┌─ ENTRIES SUPPLIED

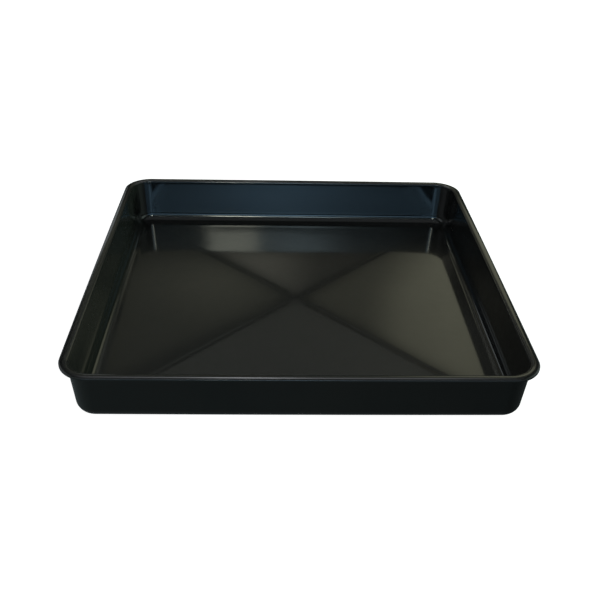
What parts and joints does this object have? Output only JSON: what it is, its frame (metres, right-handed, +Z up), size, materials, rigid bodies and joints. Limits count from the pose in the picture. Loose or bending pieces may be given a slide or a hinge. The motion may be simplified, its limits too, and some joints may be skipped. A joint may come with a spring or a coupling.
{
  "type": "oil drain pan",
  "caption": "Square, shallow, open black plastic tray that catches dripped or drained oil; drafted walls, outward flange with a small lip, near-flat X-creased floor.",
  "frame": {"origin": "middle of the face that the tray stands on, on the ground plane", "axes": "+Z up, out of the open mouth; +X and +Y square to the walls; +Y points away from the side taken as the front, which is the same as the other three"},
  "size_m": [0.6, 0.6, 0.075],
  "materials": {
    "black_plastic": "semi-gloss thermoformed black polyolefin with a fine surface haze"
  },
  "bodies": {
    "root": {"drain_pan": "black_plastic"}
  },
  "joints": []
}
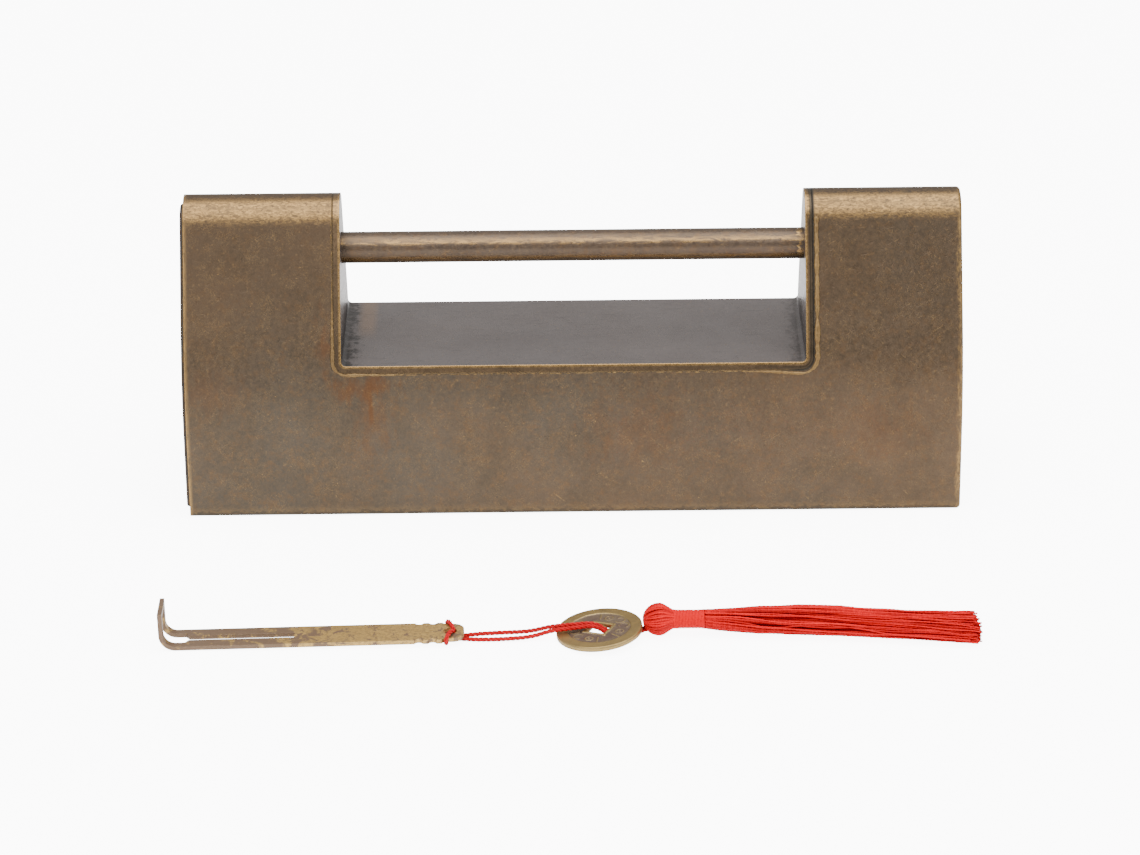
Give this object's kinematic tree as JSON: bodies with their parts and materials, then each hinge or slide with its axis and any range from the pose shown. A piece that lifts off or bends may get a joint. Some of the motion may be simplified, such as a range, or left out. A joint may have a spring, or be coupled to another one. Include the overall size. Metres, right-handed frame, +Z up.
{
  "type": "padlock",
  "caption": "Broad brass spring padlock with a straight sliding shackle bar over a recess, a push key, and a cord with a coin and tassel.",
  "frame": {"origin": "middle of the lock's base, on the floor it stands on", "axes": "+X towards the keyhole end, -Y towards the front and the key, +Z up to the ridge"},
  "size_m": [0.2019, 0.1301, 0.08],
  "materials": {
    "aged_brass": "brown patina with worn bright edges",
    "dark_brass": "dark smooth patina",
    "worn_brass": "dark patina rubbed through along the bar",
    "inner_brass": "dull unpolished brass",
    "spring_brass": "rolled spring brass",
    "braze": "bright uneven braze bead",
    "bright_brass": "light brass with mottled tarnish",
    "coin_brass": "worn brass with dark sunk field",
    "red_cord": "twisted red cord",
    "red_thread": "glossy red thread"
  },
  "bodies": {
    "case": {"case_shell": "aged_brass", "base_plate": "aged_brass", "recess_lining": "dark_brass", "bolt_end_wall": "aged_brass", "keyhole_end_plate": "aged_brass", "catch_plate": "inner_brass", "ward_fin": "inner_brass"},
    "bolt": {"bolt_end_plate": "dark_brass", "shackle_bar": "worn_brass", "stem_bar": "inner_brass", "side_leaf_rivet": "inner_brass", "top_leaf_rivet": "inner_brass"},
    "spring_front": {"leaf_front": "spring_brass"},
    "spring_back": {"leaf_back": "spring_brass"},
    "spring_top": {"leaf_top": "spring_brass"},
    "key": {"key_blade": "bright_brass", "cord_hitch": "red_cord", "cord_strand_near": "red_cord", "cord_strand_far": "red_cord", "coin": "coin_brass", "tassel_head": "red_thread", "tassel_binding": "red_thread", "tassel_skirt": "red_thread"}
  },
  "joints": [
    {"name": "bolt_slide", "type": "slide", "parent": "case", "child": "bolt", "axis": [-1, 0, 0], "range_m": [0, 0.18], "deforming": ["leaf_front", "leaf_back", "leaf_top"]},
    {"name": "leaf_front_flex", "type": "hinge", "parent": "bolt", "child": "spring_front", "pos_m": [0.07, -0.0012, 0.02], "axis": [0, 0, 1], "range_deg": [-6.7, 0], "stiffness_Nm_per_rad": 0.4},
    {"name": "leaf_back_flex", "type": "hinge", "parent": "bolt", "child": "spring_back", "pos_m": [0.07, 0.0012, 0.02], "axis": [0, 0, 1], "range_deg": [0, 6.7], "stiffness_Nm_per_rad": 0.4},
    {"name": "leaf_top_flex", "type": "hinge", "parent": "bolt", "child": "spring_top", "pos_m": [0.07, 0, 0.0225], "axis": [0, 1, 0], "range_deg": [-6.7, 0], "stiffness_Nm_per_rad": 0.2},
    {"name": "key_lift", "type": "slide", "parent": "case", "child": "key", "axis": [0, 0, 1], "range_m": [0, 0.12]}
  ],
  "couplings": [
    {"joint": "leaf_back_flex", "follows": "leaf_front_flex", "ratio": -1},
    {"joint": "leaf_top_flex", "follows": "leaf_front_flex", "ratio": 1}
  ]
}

└─

◆ WRITTEN INSTRUCTION
Extract all of the data above without altering anything.

◆ WORKED ANSWER
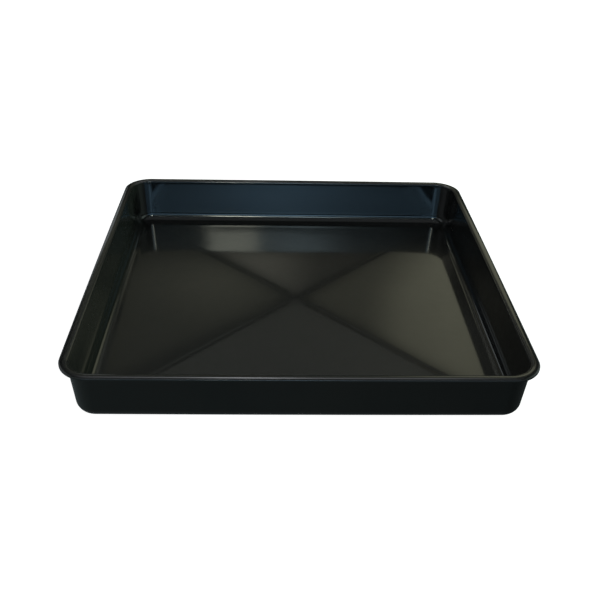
What parts and joints does this object have? Output only JSON: what it is, its frame (metres, right-handed, +Z up), size, materials, rigid bodies and joints. Limits count from the pose in the picture. Loose or bending pieces may be given a slide or a hinge. The motion may be simplified, its limits too, and some joints may be skipped. A joint may come with a spring or a coupling.
{
  "type": "oil drain pan",
  "caption": "Square, shallow, open black plastic tray that catches dripped or drained oil; drafted walls, outward flange with a small lip, near-flat X-creased floor.",
  "frame": {"origin": "middle of the face that the tray stands on, on the ground plane", "axes": "+Z up, out of the open mouth; +X and +Y square to the walls; +Y points away from the side taken as the front, which is the same as the other three"},
  "size_m": [0.6, 0.6, 0.075],
  "materials": {
    "black_plastic": "semi-gloss thermoformed black polyolefin with a fine surface haze"
  },
  "bodies": {
    "root": {"drain_pan": "black_plastic"}
  },
  "joints": []
}
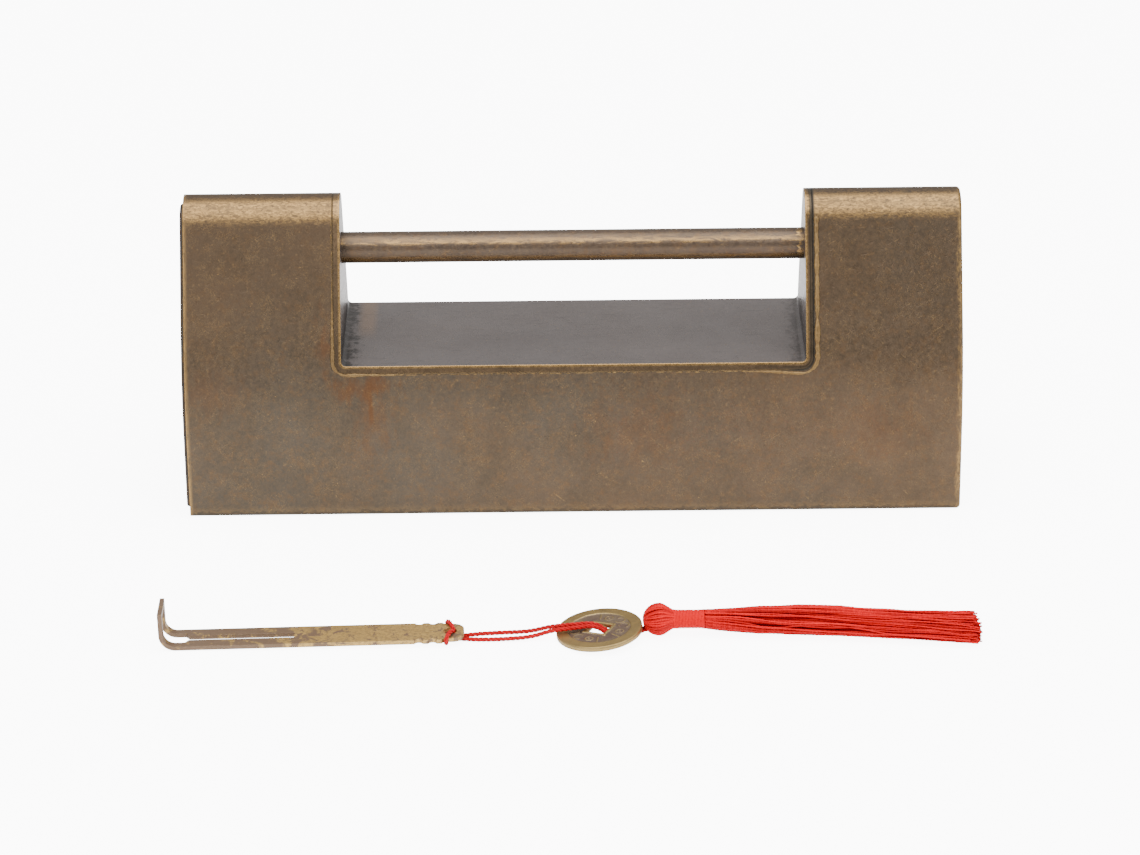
Give this object's kinematic tree as JSON: bodies with their parts and materials, then each hinge or slide with its axis and any range from the pose shown. A piece that lifts off or bends may get a joint. Some of the motion may be simplified, such as a range, or left out. A joint may have a spring, or be coupled to another one. Include the overall size. Metres, right-handed frame, +Z up.
{
  "type": "padlock",
  "caption": "Broad brass spring padlock with a straight sliding shackle bar over a recess, a push key, and a cord with a coin and tassel.",
  "frame": {"origin": "middle of the lock's base, on the floor it stands on", "axes": "+X towards the keyhole end, -Y towards the front and the key, +Z up to the ridge"},
  "size_m": [0.2019, 0.1301, 0.08],
  "materials": {
    "aged_brass": "brown patina with worn bright edges",
    "dark_brass": "dark smooth patina",
    "worn_brass": "dark patina rubbed through along the bar",
    "inner_brass": "dull unpolished brass",
    "spring_brass": "rolled spring brass",
    "braze": "bright uneven braze bead",
    "bright_brass": "light brass with mottled tarnish",
    "coin_brass": "worn brass with dark sunk field",
    "red_cord": "twisted red cord",
    "red_thread": "glossy red thread"
  },
  "bodies": {
    "case": {"case_shell": "aged_brass", "base_plate": "aged_brass", "recess_lining": "dark_brass", "bolt_end_wall": "aged_brass", "keyhole_end_plate": "aged_brass", "catch_plate": "inner_brass", "ward_fin": "inner_brass"},
    "bolt": {"bolt_end_plate": "dark_brass", "shackle_bar": "worn_brass", "stem_bar": "inner_brass", "side_leaf_rivet": "inner_brass", "top_leaf_rivet": "inner_brass"},
    "spring_front": {"leaf_front": "spring_brass"},
    "spring_back": {"leaf_back": "spring_brass"},
    "spring_top": {"leaf_top": "spring_brass"},
    "key": {"key_blade": "bright_brass", "cord_hitch": "red_cord", "cord_strand_near": "red_cord", "cord_strand_far": "red_cord", "coin": "coin_brass", "tassel_head": "red_thread", "tassel_binding": "red_thread", "tassel_skirt": "red_thread"}
  },
  "joints": [
    {"name": "bolt_slide", "type": "slide", "parent": "case", "child": "bolt", "axis": [-1, 0, 0], "range_m": [0, 0.18], "deforming": ["leaf_front", "leaf_back", "leaf_top"]},
    {"name": "leaf_front_flex", "type": "hinge", "parent": "bolt", "child": "spring_front", "pos_m": [0.07, -0.0012, 0.02], "axis": [0, 0, 1], "range_deg": [-6.7, 0], "stiffness_Nm_per_rad": 0.4},
    {"name": "leaf_back_flex", "type": "hinge", "parent": "bolt", "child": "spring_back", "pos_m": [0.07, 0.0012, 0.02], "axis": [0, 0, 1], "range_deg": [0, 6.7], "stiffness_Nm_per_rad": 0.4},
    {"name": "leaf_top_flex", "type": "hinge", "parent": "bolt", "child": "spring_top", "pos_m": [0.07, 0, 0.0225], "axis": [0, 1, 0], "range_deg": [-6.7, 0], "stiffness_Nm_per_rad": 0.2},
    {"name": "key_lift", "type": "slide", "parent": "case", "child": "key", "axis": [0, 0, 1], "range_m": [0, 0.12]}
  ],
  "couplings": [
    {"joint": "leaf_back_flex", "follows": "leaf_front_flex", "ratio": -1},
    {"joint": "leaf_top_flex", "follows": "leaf_front_flex", "ratio": 1}
  ]
}